Assessing footballing ability lies at the very core of the sport’s popularity. The Expected Goals method allows you to cut through the noise and define who is actually performing at the highest level.

Are you surprised by the popularity of the xG Philosophy account? In a recent episode of Laptop Gurus, Carragher revealed he had read the book. 

I’m not particularly surprised that the wider football community has taken an interest in xG. Betting syndicates and professional football clubs have been using it for a few years now – it’s by far the most powerful means of analysing football. There was always going to be interest in a smarter approach to the sport.

Has the surge in popularity coincided with Match of the Day and Sky Sports using xG, or do you think there’s something else driving the interest?

It’s certainly helped that people have seen the metric on mainstream broadcasts. Sky Sports, in particular, are increasingly using xG as a form of insight on shows such as Monday Night football.

Even some of the negative reporting of xG has helped raise awareness. Jeff Stelling’s infamous rant would have introduced a lot of laymen to the concept of Expected Goals – those people might have then gone on to do their own research and end up liking the stat.

Having said that, I think that Expected Goals was always going to explode at some point. Hopefully, the book has helped people better understand it.

Some say that xG models aren’t built to be used for single events and therefore xG isn’t always a good statistic to reference for single goals or even single matches, but rather it’s better used over a longer period. What’s your take on that?

A very important thing to note is that context is always required. One drawback of the way the account is set up is that it provides very little background information – our followers are expected to provide that for themselves.

Like any stat, Expected Goals gets more useful the larger sample size you have. Single-game xG scorelines have a lot more noise in them than longer-term trends. That being said, it’s definitely still a useful metric to use for looking at single matches. 

Jamie Carragher said on the Laptop Gurus podcast that he finds it useful to look at the xG for games that he hasn’t had the time to watch. Similarly, a lot of the feedback on the @xGPhilosophy account has been that people find it beneficial to scroll through the tweets and gain a very quick insight into how each match played out. 
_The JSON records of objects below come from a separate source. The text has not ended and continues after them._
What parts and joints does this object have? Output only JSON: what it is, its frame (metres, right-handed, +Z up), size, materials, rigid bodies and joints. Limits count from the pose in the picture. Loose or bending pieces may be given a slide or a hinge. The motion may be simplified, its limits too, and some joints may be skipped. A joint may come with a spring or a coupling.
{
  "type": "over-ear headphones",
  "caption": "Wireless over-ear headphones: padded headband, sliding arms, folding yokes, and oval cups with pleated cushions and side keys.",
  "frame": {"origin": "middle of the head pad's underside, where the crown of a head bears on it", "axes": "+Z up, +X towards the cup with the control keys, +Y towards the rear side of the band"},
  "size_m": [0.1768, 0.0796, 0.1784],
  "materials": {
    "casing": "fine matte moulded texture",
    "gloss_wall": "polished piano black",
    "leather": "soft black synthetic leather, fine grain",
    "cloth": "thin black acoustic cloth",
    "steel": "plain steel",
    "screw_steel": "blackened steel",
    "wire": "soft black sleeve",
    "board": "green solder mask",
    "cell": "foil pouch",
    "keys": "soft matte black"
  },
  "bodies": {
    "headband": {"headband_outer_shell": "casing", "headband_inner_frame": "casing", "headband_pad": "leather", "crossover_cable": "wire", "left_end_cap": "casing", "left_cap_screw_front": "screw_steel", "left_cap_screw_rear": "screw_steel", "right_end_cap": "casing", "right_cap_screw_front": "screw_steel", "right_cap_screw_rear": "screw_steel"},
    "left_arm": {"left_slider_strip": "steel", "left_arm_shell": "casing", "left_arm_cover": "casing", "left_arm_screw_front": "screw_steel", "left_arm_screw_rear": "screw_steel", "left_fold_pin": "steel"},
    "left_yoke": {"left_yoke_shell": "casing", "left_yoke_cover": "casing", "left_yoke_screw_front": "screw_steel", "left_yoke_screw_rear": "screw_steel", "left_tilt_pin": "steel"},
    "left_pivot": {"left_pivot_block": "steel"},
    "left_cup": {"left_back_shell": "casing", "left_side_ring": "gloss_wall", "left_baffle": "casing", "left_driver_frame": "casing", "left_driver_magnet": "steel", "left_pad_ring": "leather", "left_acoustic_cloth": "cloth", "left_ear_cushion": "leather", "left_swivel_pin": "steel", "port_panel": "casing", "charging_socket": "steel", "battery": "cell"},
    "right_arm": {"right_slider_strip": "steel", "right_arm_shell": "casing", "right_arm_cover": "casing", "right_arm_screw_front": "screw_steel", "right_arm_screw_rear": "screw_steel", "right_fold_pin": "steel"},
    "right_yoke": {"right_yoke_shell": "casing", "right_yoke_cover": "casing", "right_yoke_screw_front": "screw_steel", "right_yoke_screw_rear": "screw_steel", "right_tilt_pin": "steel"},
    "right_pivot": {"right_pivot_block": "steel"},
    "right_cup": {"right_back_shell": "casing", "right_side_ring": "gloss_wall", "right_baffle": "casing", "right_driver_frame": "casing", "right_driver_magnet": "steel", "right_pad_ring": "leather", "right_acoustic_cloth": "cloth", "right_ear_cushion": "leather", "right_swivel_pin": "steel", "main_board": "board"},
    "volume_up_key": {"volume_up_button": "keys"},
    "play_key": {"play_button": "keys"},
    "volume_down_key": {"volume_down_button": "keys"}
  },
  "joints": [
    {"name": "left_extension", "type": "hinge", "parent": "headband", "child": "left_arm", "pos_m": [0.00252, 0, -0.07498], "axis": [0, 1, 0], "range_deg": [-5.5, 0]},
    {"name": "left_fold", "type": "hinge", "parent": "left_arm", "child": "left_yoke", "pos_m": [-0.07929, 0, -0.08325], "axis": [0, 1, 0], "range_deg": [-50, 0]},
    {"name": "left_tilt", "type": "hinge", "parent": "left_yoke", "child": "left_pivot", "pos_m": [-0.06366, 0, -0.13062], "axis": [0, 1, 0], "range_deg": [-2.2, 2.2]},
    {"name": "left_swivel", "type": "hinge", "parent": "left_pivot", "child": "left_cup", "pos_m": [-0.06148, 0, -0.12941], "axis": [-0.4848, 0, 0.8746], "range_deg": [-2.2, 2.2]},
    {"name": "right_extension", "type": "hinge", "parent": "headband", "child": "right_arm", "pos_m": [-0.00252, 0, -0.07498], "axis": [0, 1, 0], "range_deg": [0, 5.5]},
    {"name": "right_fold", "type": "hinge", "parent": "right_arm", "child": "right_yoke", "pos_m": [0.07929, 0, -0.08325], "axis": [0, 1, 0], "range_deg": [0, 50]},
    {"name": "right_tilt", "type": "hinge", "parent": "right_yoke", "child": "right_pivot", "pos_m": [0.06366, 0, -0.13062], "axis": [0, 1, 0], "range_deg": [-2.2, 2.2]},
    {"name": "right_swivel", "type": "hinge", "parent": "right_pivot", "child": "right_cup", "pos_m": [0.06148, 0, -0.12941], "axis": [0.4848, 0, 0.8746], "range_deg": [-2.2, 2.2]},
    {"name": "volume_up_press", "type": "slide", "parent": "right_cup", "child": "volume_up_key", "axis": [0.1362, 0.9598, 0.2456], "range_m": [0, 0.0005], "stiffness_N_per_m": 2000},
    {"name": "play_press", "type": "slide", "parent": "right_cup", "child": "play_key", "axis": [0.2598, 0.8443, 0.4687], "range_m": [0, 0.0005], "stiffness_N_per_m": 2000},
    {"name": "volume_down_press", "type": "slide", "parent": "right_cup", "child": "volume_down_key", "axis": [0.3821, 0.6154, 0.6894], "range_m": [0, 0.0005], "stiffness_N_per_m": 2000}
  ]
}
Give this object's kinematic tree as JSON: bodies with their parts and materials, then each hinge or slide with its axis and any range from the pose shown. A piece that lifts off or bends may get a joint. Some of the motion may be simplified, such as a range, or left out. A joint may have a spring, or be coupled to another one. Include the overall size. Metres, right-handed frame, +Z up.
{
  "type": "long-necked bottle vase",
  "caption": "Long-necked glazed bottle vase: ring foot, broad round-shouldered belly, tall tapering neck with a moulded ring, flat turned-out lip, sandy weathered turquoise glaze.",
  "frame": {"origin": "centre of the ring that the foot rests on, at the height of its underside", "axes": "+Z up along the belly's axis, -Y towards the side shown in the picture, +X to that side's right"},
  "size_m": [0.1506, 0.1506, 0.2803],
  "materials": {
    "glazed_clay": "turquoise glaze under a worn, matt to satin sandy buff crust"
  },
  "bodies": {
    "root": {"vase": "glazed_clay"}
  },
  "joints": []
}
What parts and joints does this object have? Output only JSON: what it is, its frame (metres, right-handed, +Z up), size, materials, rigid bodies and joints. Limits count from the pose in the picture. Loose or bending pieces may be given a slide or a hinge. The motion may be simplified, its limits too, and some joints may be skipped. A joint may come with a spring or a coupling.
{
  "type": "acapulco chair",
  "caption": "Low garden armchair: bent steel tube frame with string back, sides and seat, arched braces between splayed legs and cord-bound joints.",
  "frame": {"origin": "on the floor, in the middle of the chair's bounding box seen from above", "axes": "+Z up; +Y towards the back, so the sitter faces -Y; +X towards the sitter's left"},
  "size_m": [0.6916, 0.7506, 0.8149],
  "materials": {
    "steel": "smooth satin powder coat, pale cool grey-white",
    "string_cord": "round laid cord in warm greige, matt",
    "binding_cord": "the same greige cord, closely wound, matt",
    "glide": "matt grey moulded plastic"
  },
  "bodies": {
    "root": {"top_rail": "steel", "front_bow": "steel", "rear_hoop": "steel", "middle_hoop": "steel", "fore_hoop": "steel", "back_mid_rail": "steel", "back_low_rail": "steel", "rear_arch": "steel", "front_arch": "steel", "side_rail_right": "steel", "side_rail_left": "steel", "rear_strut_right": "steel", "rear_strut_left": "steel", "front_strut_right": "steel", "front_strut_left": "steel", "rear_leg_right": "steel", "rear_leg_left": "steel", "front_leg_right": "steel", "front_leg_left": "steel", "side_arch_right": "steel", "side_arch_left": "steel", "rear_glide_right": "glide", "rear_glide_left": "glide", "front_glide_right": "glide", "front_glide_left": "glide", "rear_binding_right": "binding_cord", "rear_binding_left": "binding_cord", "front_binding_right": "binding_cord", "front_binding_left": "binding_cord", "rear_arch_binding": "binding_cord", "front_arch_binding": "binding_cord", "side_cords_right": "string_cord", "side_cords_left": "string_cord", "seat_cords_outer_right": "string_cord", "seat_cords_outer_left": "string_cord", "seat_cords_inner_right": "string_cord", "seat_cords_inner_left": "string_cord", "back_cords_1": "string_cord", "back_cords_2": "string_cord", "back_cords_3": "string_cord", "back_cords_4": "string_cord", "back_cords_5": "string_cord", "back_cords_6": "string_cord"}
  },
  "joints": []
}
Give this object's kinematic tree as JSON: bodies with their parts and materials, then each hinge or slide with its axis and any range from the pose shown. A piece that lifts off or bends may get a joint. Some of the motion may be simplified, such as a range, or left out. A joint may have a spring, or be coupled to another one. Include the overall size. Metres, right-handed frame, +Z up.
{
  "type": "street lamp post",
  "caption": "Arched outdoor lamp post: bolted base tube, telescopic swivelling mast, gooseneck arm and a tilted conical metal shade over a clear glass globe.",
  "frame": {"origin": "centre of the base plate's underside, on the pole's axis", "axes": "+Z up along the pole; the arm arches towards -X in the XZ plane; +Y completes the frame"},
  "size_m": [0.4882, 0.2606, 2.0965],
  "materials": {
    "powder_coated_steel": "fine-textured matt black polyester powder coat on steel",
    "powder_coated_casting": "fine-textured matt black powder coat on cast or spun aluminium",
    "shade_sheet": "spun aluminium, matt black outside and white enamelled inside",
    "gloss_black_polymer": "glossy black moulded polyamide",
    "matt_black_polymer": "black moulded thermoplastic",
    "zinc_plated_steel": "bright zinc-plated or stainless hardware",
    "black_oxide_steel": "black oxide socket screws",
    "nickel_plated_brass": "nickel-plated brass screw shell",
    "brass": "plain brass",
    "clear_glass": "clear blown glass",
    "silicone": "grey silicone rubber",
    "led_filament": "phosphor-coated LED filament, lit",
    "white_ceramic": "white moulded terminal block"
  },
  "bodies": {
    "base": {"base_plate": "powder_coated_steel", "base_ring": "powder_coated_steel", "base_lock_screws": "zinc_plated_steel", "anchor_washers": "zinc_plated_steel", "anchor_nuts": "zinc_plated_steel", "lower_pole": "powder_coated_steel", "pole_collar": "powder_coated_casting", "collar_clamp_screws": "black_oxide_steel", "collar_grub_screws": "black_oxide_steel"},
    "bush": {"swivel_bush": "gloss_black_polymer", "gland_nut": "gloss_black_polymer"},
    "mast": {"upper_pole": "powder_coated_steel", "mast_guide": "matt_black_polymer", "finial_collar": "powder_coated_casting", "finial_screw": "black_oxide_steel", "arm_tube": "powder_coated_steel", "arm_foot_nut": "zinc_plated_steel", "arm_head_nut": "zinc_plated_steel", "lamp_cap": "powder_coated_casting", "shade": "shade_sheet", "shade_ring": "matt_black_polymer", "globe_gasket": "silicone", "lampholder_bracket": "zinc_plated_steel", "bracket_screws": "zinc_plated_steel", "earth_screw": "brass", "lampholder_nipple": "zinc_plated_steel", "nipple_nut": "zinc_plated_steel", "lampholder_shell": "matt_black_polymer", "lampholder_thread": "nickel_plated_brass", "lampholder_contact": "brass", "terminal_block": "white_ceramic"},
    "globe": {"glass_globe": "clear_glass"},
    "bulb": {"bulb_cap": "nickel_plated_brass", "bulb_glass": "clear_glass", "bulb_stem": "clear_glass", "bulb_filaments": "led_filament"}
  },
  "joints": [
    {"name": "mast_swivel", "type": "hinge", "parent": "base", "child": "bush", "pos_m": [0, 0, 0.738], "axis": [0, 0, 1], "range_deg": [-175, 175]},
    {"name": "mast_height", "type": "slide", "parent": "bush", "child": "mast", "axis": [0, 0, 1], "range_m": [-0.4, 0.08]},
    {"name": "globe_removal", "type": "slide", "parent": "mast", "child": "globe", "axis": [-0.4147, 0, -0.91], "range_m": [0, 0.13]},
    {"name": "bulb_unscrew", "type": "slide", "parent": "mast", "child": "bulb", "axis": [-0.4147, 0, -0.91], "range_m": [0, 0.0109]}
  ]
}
A final point to make – xG often provides a much better reflection of how a game played out than actual goals do. Those people who say xG shouldn’t be used for single games, by extension, are also arguing that we cannot look at the actual scoreline of single games for analysis. If we can’t analyse single matches of football, what’s the point? Shall we all just take to measuring long-term trends?

In summary, single-game xG scorelines are a useful tool but should be utilised alongside a broader context of the match.

What are your views on the polarised debate around xG?

The Expected Goals method is not going to be for everyone. Some people just aren’t interested in looking at football through the lens of data and analytics. That’s absolutely fine.

What isn’t fine is when pundits and journalists (i.e. people who get paid to analyse football) are too lazy to read up on xG. And worse, when they openly mock/deride it without actually understanding what it is and how to use it.

No person who understands the metric is going to argue that it doesn’t give insight into the ability of teams and players. The media are less likely to adopt it, because they are less likely to care about what is right and wrong.

In fact, the media are more interested in being interesting than being right. But if you look at a betting operator, for instance, whose whole existence depends on being right (i.e. accurately forecasting the outcome of matches), they are always going to use xG to power their models.

On the Laptop Gurus podcast, Jamie Carragher noted how xG’s biggest pitfall is its name. Once people get past the terminology of the stat, it’s incredibly simple to understand and an incredibly powerful tool to use to analyse football. 

What are your future plans for the account?

For the time being, just keep sharing xG data and hopefully keep garnering interest in the metric.